Meghan McCormick, Kelsey Newell and Brandon Cottrell assist on the Bourne family farm in Sheboygan Falls during the weeklong Reach Out Reach In program in July, a service program for teens coordinated by the archdiocesan Office of Catechesis and Youth Ministry. (Catholic Herald photo by Sam Arendt)

RORI invites high school youth to a week of transformation and conversion as they serve and experience solidarity with those in need through simple living. The teens age 15 – having completed their freshman year in high school – to 18 years spend a week serving as missionaries to facilities within the archdiocese during the day, returning to St. Monica Parish in Whitefish Bay to share with other work groups and address issues of social justice and how they apply to their experience.

During the week, meals are simple, television and cell phones are not allowed as coordinators aim to focus the teens’ attention on service and solidarity with the poor. This year’s program was held July 26 – 31. On Thursday evening after supper, the teens gathered with Bishop Richard J. Sklba and shared their experiences as missionaries.

They described working at places like Meta House, a shelter for women battling and recovering from substance abuse, where they cleaned an apartment in preparation for a new resident. Students said they were touched by a resident’s story of regaining her sobriety as well as a better relationship with her daughter.

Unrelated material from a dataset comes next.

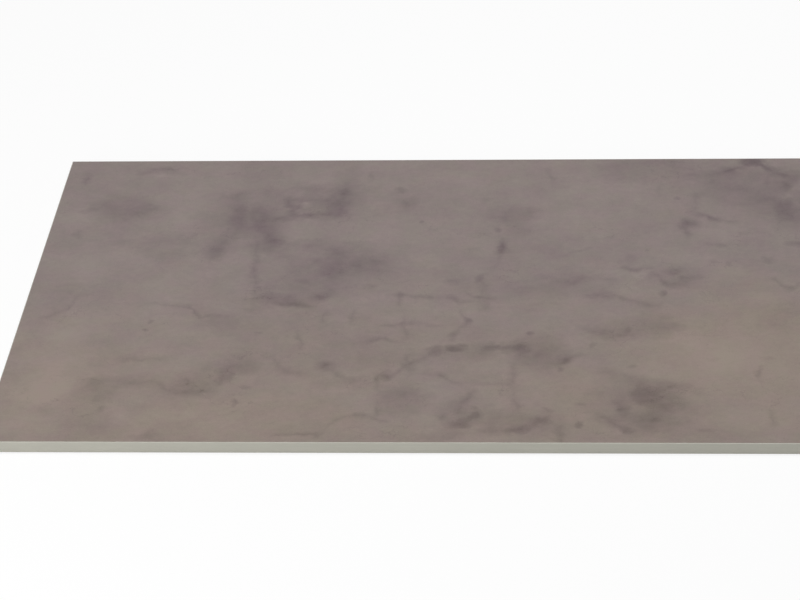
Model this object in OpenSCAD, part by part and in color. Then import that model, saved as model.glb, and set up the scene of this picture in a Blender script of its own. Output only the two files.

Ann Duffy, a senior at Divine Savior Holy Angels High School, was a Meta House volunteer. She has returned to RORI several times after first being introduced to the program as a freshman, and returned this year as an intern.

“I learned that I can help others who are suffering, and it made my faith bigger just to see the power of God and how it can strengthen people,” she explained. “Service can apply locally, and I came away feeling so grateful for what I have. I didn’t realize just how close these problems are.”

Marisa Román, a 15-year-old junior at DSHA, explained how her group’s experience at Sojourner Truth House in Milwaukee
had affected her. “We realized that we were not only giving our time, but also our care and concern, and in turn we gained a better understanding of what they do, and it broadened our perspective and helped us to reorganize our priorities,” Román said.

Students were asked to relate their experience to an aspect of Catholic social justice, including love for God’s creation, dignity of the human person, and the preferential option for the poor and vulnerable.

During the week, the teens also volunteered at Easter Seals Camp, St. Ann’s Intergenerational Day Care, Transitional
Living Services, and Easter Seals in Waukesha. Also included were two family farms, Borne family farm and Wellspring Farm, which gave the students a glimpse into the rigors of keeping a small farm operational, as well as the power of community.


John Schiel, 15, of St. Francis Borgia Parish, Cedarburg helps Katie during a game at an Easter Seals day camp at Holler Park in Milwaukee on Tuesday, July 28. Schiel volunteered as part of the Reach Out Reach In program. (Catholic Herald photo by Ernie Mastroianni)

While the work is often mundane – painting, cleaning, pulling weeds – the teens realize that their work goes beyond completing simple, laborious tasks. As one student described the experience at Catholic Charities Adult Day Care Center, “We washed dishes, and pulled
weeds, but we also got to socialize with people and gave and received joy in the process.”

More recently, RORI Too was instituted to help lead students into further involvement in social issues by focusing on advocacy. Students interested in this program must first have attended a RORI camp before they can participate.

Camps focus on exploring social and political systems in the community and how they can work for change. This year’s RORI Too group visited Hunger Task Force, Second Harvest, the Urban Ecology Center, Milwaukee Catholic Home and Catholic Charities throughout the week.

Bishop Sklba told the group he was “delighted to see advocacy develop,” and challenged the group to question “is there a law that needs to be made or changed to make these places more effective?”

“Service is an element of witness that we hold dearly and need to incorporate into our lives,” Bishop Sklba explained. “Caring for others is a transforming experience, a great grace. It becomes a habit.”

Wolf explained that the experience has inspired students to come back to the program, and often leads the kids to consider careers in social work.

Ann Johnson, who returned as an intern after completing RORI and RORI Too, said “I knew that mission work was something I loved and wanted to continue and I decided to do mission work internationally this year. I came back as an intern in hopes of showing others how fun service can be, and how important it is in our faith.”

Duffy said she is also extending her experiences after high school, and is considering political science and history as
majors in college.

RORI began around 1990 as a threeday experience to help reveal the problems of inner cities. Youth ministers wanted students to have the opportunity to participate in service projects and illustrate aspects of Catholic social justice teaching as a living and relevant part of society. The archdiocesan Office of Catechesis and Youth Ministry has seen approximately 750 teens serve in and around the Milwaukee area, with the average attendance each year of 70. It drew students from 26 parishes and 24 private and public high schools. Wolf noted that the low cost – approximately $200 for the week – makes it an economical choice for families seeking to offer their children hands-on faith experiences.